Short exercise: Begin at the line that contains "# The part's", stop after the line that contains "before = set(bpy.data.objects)", and reproduce only that span, unaltered.

Information provided:
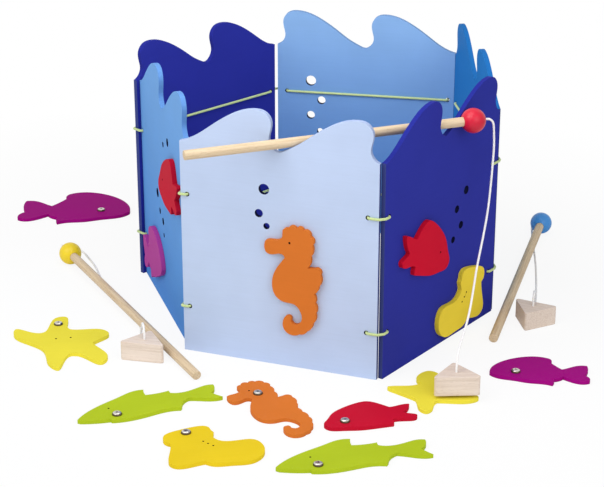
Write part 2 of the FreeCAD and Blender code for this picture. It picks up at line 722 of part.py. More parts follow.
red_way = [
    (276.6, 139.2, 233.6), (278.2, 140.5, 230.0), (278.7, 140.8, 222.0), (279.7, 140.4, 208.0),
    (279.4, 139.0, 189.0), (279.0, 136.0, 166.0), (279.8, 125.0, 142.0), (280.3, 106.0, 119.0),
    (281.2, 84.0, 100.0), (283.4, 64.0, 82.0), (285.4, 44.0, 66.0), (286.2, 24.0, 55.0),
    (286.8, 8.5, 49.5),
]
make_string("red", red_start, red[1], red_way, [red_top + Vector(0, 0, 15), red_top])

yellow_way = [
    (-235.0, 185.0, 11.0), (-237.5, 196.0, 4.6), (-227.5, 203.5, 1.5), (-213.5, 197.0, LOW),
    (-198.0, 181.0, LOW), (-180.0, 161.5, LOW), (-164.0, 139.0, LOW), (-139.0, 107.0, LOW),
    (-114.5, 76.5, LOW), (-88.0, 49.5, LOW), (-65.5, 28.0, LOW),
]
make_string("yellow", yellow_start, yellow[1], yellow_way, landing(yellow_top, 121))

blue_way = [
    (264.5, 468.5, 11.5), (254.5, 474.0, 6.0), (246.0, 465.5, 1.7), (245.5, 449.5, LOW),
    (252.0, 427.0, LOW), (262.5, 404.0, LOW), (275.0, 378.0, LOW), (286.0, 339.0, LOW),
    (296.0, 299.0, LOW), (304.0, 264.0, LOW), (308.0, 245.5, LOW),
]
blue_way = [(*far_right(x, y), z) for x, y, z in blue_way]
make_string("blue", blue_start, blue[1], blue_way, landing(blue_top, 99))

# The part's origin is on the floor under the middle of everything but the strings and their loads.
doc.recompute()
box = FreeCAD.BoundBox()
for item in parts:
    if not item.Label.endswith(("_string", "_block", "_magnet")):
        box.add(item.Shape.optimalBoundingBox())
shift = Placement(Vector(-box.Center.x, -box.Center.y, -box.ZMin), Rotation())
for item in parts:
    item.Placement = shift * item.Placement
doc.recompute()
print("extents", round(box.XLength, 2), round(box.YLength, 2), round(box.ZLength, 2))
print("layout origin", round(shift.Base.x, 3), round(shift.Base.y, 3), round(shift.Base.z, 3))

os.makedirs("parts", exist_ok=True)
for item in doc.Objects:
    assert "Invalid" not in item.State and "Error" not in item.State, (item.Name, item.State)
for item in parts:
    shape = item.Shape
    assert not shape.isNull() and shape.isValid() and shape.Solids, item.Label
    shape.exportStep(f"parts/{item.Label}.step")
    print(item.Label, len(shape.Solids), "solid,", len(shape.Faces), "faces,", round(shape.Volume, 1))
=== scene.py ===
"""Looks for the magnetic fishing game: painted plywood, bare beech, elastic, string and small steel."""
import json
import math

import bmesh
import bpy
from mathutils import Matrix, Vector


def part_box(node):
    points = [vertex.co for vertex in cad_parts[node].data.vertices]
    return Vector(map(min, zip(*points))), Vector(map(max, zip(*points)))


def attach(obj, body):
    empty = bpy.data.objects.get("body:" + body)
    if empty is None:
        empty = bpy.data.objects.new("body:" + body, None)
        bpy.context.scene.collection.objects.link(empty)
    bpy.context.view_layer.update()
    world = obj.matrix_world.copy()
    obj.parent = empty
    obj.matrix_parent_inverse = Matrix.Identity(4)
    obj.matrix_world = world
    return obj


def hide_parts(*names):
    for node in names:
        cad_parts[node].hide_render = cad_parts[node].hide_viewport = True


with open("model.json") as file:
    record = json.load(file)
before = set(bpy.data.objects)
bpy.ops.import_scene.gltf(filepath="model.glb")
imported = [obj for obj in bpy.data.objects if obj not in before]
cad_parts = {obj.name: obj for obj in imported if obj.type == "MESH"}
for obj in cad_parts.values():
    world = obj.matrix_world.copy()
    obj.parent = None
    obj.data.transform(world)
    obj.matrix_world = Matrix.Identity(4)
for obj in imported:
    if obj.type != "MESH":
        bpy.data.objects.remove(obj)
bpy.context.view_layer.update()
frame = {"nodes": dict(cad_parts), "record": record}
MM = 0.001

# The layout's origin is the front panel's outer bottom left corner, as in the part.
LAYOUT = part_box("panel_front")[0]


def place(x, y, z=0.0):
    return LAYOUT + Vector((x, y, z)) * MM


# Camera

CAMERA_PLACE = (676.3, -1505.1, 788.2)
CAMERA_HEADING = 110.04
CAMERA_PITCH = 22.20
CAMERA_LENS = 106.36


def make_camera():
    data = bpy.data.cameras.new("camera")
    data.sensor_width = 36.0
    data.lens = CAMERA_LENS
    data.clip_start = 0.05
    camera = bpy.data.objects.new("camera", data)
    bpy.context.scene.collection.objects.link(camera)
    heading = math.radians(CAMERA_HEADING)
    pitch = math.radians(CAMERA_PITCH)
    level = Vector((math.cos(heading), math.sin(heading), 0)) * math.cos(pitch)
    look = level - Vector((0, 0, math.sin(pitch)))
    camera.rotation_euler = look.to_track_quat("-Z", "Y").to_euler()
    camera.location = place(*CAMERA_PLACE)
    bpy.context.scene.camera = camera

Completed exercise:
# The part's origin is on the floor under the middle of everything but the strings and their loads.
doc.recompute()
box = FreeCAD.BoundBox()
for item in parts:
    if not item.Label.endswith(("_string", "_block", "_magnet")):
        box.add(item.Shape.optimalBoundingBox())
shift = Placement(Vector(-box.Center.x, -box.Center.y, -box.ZMin), Rotation())
for item in parts:
    item.Placement = shift * item.Placement
doc.recompute()
print("extents", round(box.XLength, 2), round(box.YLength, 2), round(box.ZLength, 2))
print("layout origin", round(shift.Base.x, 3), round(shift.Base.y, 3), round(shift.Base.z, 3))

os.makedirs("parts", exist_ok=True)
for item in doc.Objects:
    assert "Invalid" not in item.State and "Error" not in item.State, (item.Name, item.State)
for item in parts:
    shape = item.Shape
    assert not shape.isNull() and shape.isValid() and shape.Solids, item.Label
    shape.exportStep(f"parts/{item.Label}.step")
    print(item.Label, len(shape.Solids), "solid,", len(shape.Faces), "faces,", round(shape.Volume, 1))
=== scene.py ===
"""Looks for the magnetic fishing game: painted plywood, bare beech, elastic, string and small steel."""
import json
import math

import bmesh
import bpy
from mathutils import Matrix, Vector


def part_box(node):
    points = [vertex.co for vertex in cad_parts[node].data.vertices]
    return Vector(map(min, zip(*points))), Vector(map(max, zip(*points)))


def attach(obj, body):
    empty = bpy.data.objects.get("body:" + body)
    if empty is None:
        empty = bpy.data.objects.new("body:" + body, None)
        bpy.context.scene.collection.objects.link(empty)
    bpy.context.view_layer.update()
    world = obj.matrix_world.copy()
    obj.parent = empty
    obj.matrix_parent_inverse = Matrix.Identity(4)
    obj.matrix_world = world
    return obj


def hide_parts(*names):
    for node in names:
        cad_parts[node].hide_render = cad_parts[node].hide_viewport = True


with open("model.json") as file:
    record = json.load(file)
before = set(bpy.data.objects)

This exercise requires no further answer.